Almanzo asked her if she didn't want to be a boy. She said yes, she did. Then she said no, she didn't.
"Boys aren't pretty like girls and they can't wear ribbons . . . I like to make butter and I like to patch quilts. And cook, and sew, and spin. Boys can't do that. But even if I be a girl, I can drop potatoes and sew carrots and drive horses as well as you can."
"You can't whistle on a grass stem," Almanzo said.
The first time I read that exchange, I thought Almanzo had a weak comeback. What would he have said if Alice had been able to whistle on a grass stem? In his place, I might have tried to out-patch, out-cook, and out-spin her. I see why a division of labour along sex lines is necessary on a farm, but there's no reason a boy couldn't do some of those tasks as well as his sister.
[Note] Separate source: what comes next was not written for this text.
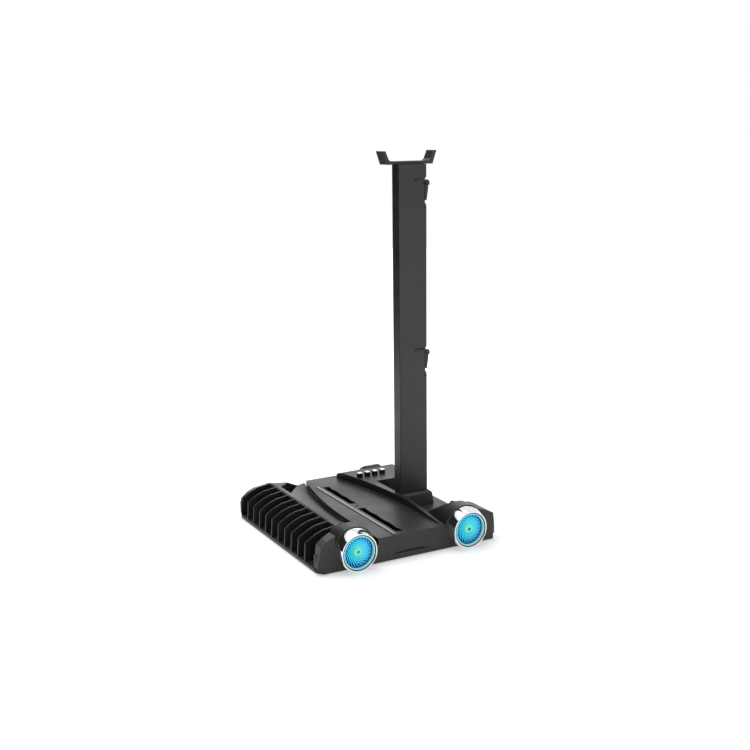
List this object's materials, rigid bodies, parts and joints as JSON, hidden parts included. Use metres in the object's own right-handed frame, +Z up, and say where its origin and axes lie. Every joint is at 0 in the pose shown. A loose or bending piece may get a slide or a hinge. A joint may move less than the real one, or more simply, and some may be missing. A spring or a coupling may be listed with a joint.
{
  "type": "console charging stand",
  "caption": "Black console charging stand: fan base with game rack, console platform and light-ringed nozzles, control buttons, and a tall post with headset hanger and hooks.",
  "frame": {"origin": "bottom centre of the bounding box, on the table under the rubber pads", "axes": "+Z up along the post, +X to the right along the front, +Y to the back; the fan nozzles face -Y"},
  "size_m": [0.217, 0.233, 0.4215],
  "materials": {
    "black_plastic": "fine matte grain",
    "rack_plastic": "smooth matte",
    "grey_plastic": "smooth matte",
    "button_plastic": "glossy",
    "rubber_pad": "matte",
    "chrome_plate": "polished plating",
    "light_ring": "translucent, lit from behind",
    "fan_plastic": "translucent, lit from behind",
    "lamp_board": "smooth",
    "circuit_board": "solder mask",
    "steel": "zinc plated"
  },
  "bodies": {
    "stand": {"top_cover": "black_plastic", "bottom_cover": "black_plastic", "game_rack": "rack_plastic", "guide_strip": "grey_plastic", "pad_front_left": "rubber_pad", "pad_front_right": "rubber_pad", "pad_rear_left": "rubber_pad", "pad_rear_right": "rubber_pad", "post": "black_plastic", "post_collar": "black_plastic", "headset_hanger": "black_plastic", "upper_hook": "black_plastic", "lower_hook": "black_plastic", "nozzle_left": "chrome_plate", "nozzle_right": "chrome_plate", "light_ring_left": "light_ring", "light_ring_right": "light_ring", "led_board_left": "lamp_board", "led_board_right": "lamp_board", "fan_shaft_left": "steel", "fan_shaft_right": "steel", "fan_frame_left": "rack_plastic", "fan_frame_right": "rack_plastic", "main_board": "circuit_board", "button_board": "circuit_board", "port_housing": "black_plastic", "power_socket": "steel", "case_screws": "steel", "post_screws": "steel"},
    "fan_wheel_left": {"fan_left": "fan_plastic"},
    "fan_wheel_right": {"fan_right": "fan_plastic"},
    "key_1": {"button_1": "button_plastic", "button_cap_1": "chrome_plate"},
    "key_2": {"button_2": "button_plastic", "button_cap_2": "chrome_plate"},
    "key_3": {"button_3": "button_plastic", "button_cap_3": "chrome_plate"},
    "key_4": {"button_4": "button_plastic", "button_cap_4": "chrome_plate"}
  },
  "joints": [
    {"name": "fan_left_spin", "type": "hinge", "parent": "stand", "child": "fan_wheel_left", "pos_m": [-0.0677, -0.1098, 0.0218], "axis": [0, -1, 0], "continuous": true},
    {"name": "fan_right_spin", "type": "hinge", "parent": "stand", "child": "fan_wheel_right", "pos_m": [0.0677, -0.1098, 0.0218], "axis": [0, -1, 0], "continuous": true},
    {"name": "button_1_press", "type": "slide", "parent": "stand", "child": "key_1", "axis": [0, 0, -1], "range_m": [0, 0.0012], "stiffness_N_per_m": 150},
    {"name": "button_2_press", "type": "slide", "parent": "stand", "child": "key_2", "axis": [0, 0, -1], "range_m": [0, 0.0012], "stiffness_N_per_m": 150},
    {"name": "button_3_press", "type": "slide", "parent": "stand", "child": "key_3", "axis": [0, 0, -1], "range_m": [0, 0.0012], "stiffness_N_per_m": 150},
    {"name": "button_4_press", "type": "slide", "parent": "stand", "child": "key_4", "axis": [0, 0, -1], "range_m": [0, 0.0012], "stiffness_N_per_m": 150}
  ]
}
That was what I thought after reading that part, and it showed how widely I missed the point.
The point is not which of them is more skilled, and it is not that both of them should be more like the other. It is that Alice is very happy to be a girl and Almanzo is very happy to be a boy.
As for the other characters, we already know about the teacher Mr. Corse and the two hired men French Joe and Lazy John. In these chapters, we meet the latter's sons Pierre and Louis, as well as Almanzo's cousin Frank. Then there is Mr. Brown, the tin-peddler, who has an almost mythical air about him. He reminds me a little of Mr. Jonas, the junk man in Ray Bradbury's Dandelion Wine. But I hope you don't mind if I choose to focus on "the strange horse-buyer" now.
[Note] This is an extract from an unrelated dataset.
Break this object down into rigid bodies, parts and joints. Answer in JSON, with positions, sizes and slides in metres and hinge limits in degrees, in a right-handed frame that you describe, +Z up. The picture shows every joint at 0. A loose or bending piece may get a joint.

. . . Father had never seen him before. He was dressed in city clothes, of machine-made cloth, and he tapped his shining tall boots with a little red whip. His black eyes were close to his thin nose. His black beard was trimmed into a point, and the ends of his moustache were waxed and twisted.
He looked very strange, standing in the barnyard and thoughtfully twisting one end of his moustache into a sharper point.
Just look at those details! The only other character whose appearance is given that much attention is Mr. Corse--and that's because his slight stature in contrast to the bullies of Hardscrabble Settlement is relevant to the story. So it stands to reason that the horse-buyer's appearance is relevant to the story as well. The fact that he looks so out of place in the barnyard is enough to make us suspicious, and what happens later shows us that we were right to feel that way.
It's actually good story-telling: his sense of style is the first thing that sets us on edge, and then other events and dialogue in the chapter keep us jumpy until we learn the truth the next morning. But the stereotyping bothers me a bit. This is the kind of story a child would remember very well, so there's reason to believe that the horse-buyer's appearance was burned into Almanzo's memory and Laura Ingalls Wilder didn't just make up the details. I just read the emphasis on the horse-buyer's "citified" look as a way of moralising about those who don't work on farms . . . or even a way of making them "Other."
I'm also thinking of town boy Frank's "store-boughten" cap that came all the way from New York City. Both Almanzo and Royal want one like it, and Almanzo is a little sad that his mother's handmade caps are of such good quality that she would never let him spend fifty cents on a hat like Frank's. Granted, the Wilder brothers admire its interesting design rather than the fact that it is store bought and city made, but it's a status symbol nonetheless.
Yet the envy may go both ways. Frank may be taunting Almanzo by saying the latter will never have a colt of his own . . . but it's really Frank who will never get to have one, isn't it? I wouldn't be surprised if we see Frank again in a future chapter, turning green at the sign of Almanzo with a colt. There may be huge benefits to the trade off of living in a town, but not so much from the perspective of a boy!
This is another hastily written post . . . but you all are so much better at discussing Laura Ingalls Wilder in the combox or on your own blogs than I am, so I don't feel too guilty! ;-)
What are your thoughts on Chapters 8 to 14?
1. For women: When you were a child, what made you happy to be a girl? For men: When you were a child, what made you happy to be a boy?
2. Do you think the emphasis on the horse-buyer's appearance feeds an unfair stereotype about city people?
3. If you grew up on a farm, what did town or city children have that you really wanted? If you grew up in a town or city, what did farm children have that you really wanted?
UPDATE: Shaz has put up her catch-up post, Farmer Boy (Part One)!